- **WORK TO COMPLETE**: Print the data exactly, leaving nothing out.

- **SUPPLIED DATA**:

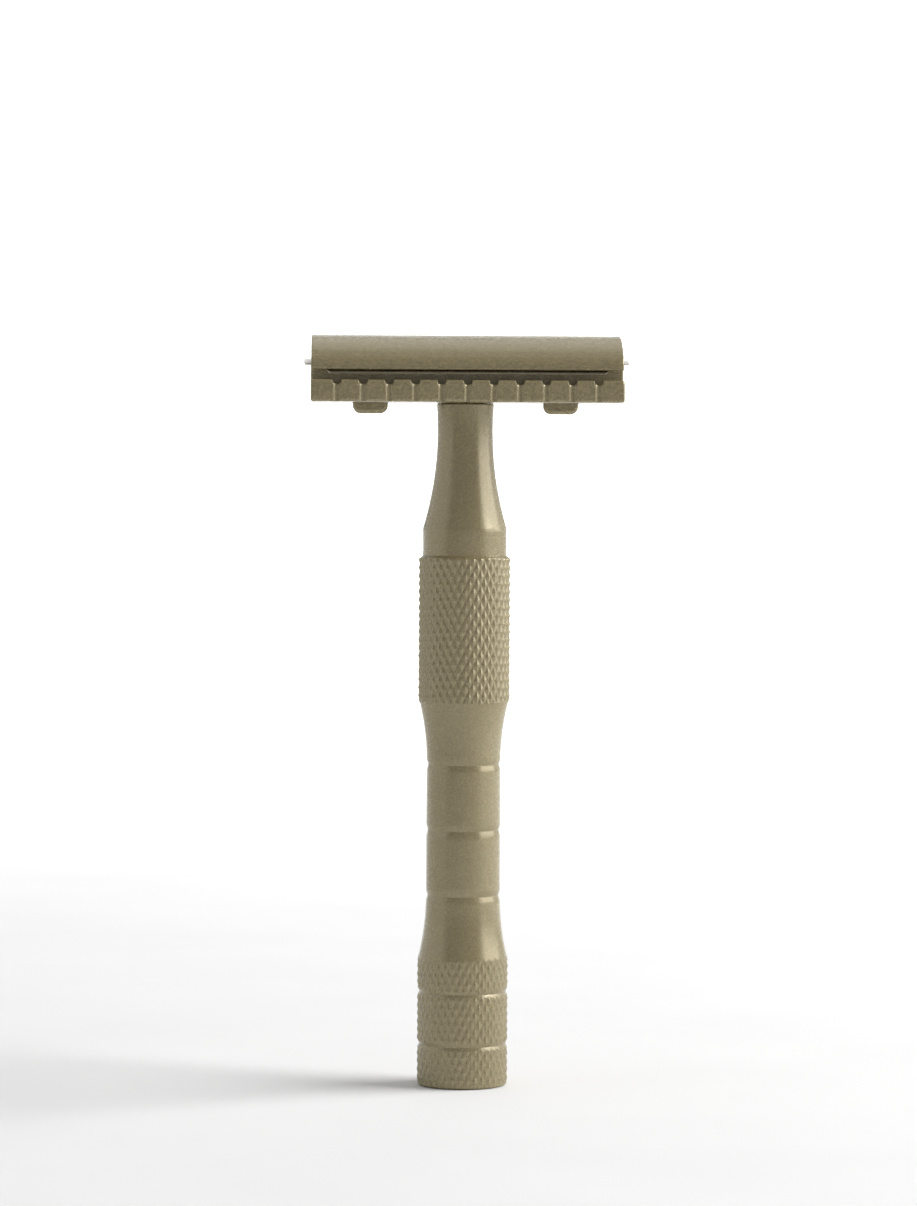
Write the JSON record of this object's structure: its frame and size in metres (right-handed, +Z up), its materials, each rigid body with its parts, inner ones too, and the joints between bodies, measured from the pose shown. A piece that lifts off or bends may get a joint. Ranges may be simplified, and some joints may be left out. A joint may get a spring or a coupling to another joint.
{
  "type": "safety razor",
  "caption": "Double-edge safety razor with a scalloped bar head, a clamped blade and a knurled, waisted handle that unscrews to release the blade.",
  "frame": {"origin": "centre of the handle's flat end, which the razor stands on", "axes": "+Z up the handle to the head, +X along the head and the blade's edges, -Y towards the front cutting edge"},
  "size_m": [0.043, 0.0226, 0.1002],
  "materials": {
    "coated_metal": "satin khaki coating with a fine grain",
    "stud_steel": "turned and threaded",
    "blade_steel": "ground and polished edges"
  },
  "bodies": {
    "handle_body": {"handle": "coated_metal", "handle_plug": "coated_metal"},
    "plate_body": {"base_plate": "coated_metal"},
    "cap_body": {"cap": "coated_metal", "cap_stud": "stud_steel"},
    "blade_body": {"blade": "blade_steel"}
  },
  "joints": [
    {"name": "handle_turn", "type": "hinge", "parent": "handle_body", "child": "plate_body", "pos_m": [0, 0, 0.0912], "axis": [0, 0, 1], "range_deg": [0, 7200]},
    {"name": "cap_lift", "type": "slide", "parent": "plate_body", "child": "cap_body", "axis": [0, 0, 1], "range_m": [0, 0.016]},
    {"name": "blade_lift", "type": "slide", "parent": "plate_body", "child": "blade_body", "axis": [0, 0, 1], "range_m": [0, 0.0025]}
  ],
  "couplings": [
    {"joint": "cap_lift", "follows": "handle_turn", "m_per_rad": 0.00012732},
    {"joint": "blade_lift", "follows": "handle_turn", "m_per_rad": 0.00001989}
  ]
}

- **TASK SOLUTION**:
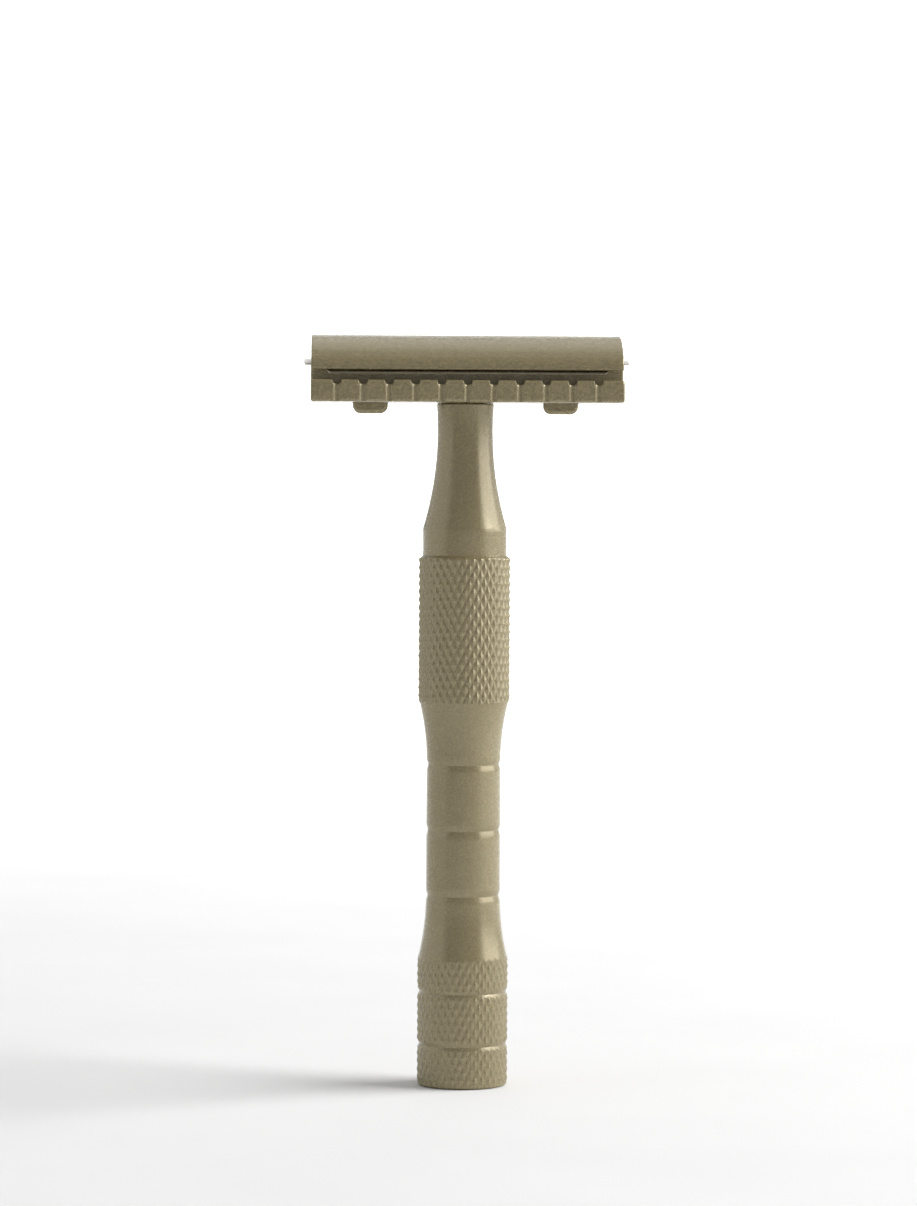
Write the JSON record of this object's structure: its frame and size in metres (right-handed, +Z up), its materials, each rigid body with its parts, inner ones too, and the joints between bodies, measured from the pose shown. A piece that lifts off or bends may get a joint. Ranges may be simplified, and some joints may be left out. A joint may get a spring or a coupling to another joint.
{
  "type": "safety razor",
  "caption": "Double-edge safety razor with a scalloped bar head, a clamped blade and a knurled, waisted handle that unscrews to release the blade.",
  "frame": {"origin": "centre of the handle's flat end, which the razor stands on", "axes": "+Z up the handle to the head, +X along the head and the blade's edges, -Y towards the front cutting edge"},
  "size_m": [0.043, 0.0226, 0.1002],
  "materials": {
    "coated_metal": "satin khaki coating with a fine grain",
    "stud_steel": "turned and threaded",
    "blade_steel": "ground and polished edges"
  },
  "bodies": {
    "handle_body": {"handle": "coated_metal", "handle_plug": "coated_metal"},
    "plate_body": {"base_plate": "coated_metal"},
    "cap_body": {"cap": "coated_metal", "cap_stud": "stud_steel"},
    "blade_body": {"blade": "blade_steel"}
  },
  "joints": [
    {"name": "handle_turn", "type": "hinge", "parent": "handle_body", "child": "plate_body", "pos_m": [0, 0, 0.0912], "axis": [0, 0, 1], "range_deg": [0, 7200]},
    {"name": "cap_lift", "type": "slide", "parent": "plate_body", "child": "cap_body", "axis": [0, 0, 1], "range_m": [0, 0.016]},
    {"name": "blade_lift", "type": "slide", "parent": "plate_body", "child": "blade_body", "axis": [0, 0, 1], "range_m": [0, 0.0025]}
  ],
  "couplings": [
    {"joint": "cap_lift", "follows": "handle_turn", "m_per_rad": 0.00012732},
    {"joint": "blade_lift", "follows": "handle_turn", "m_per_rad": 0.00001989}
  ]
}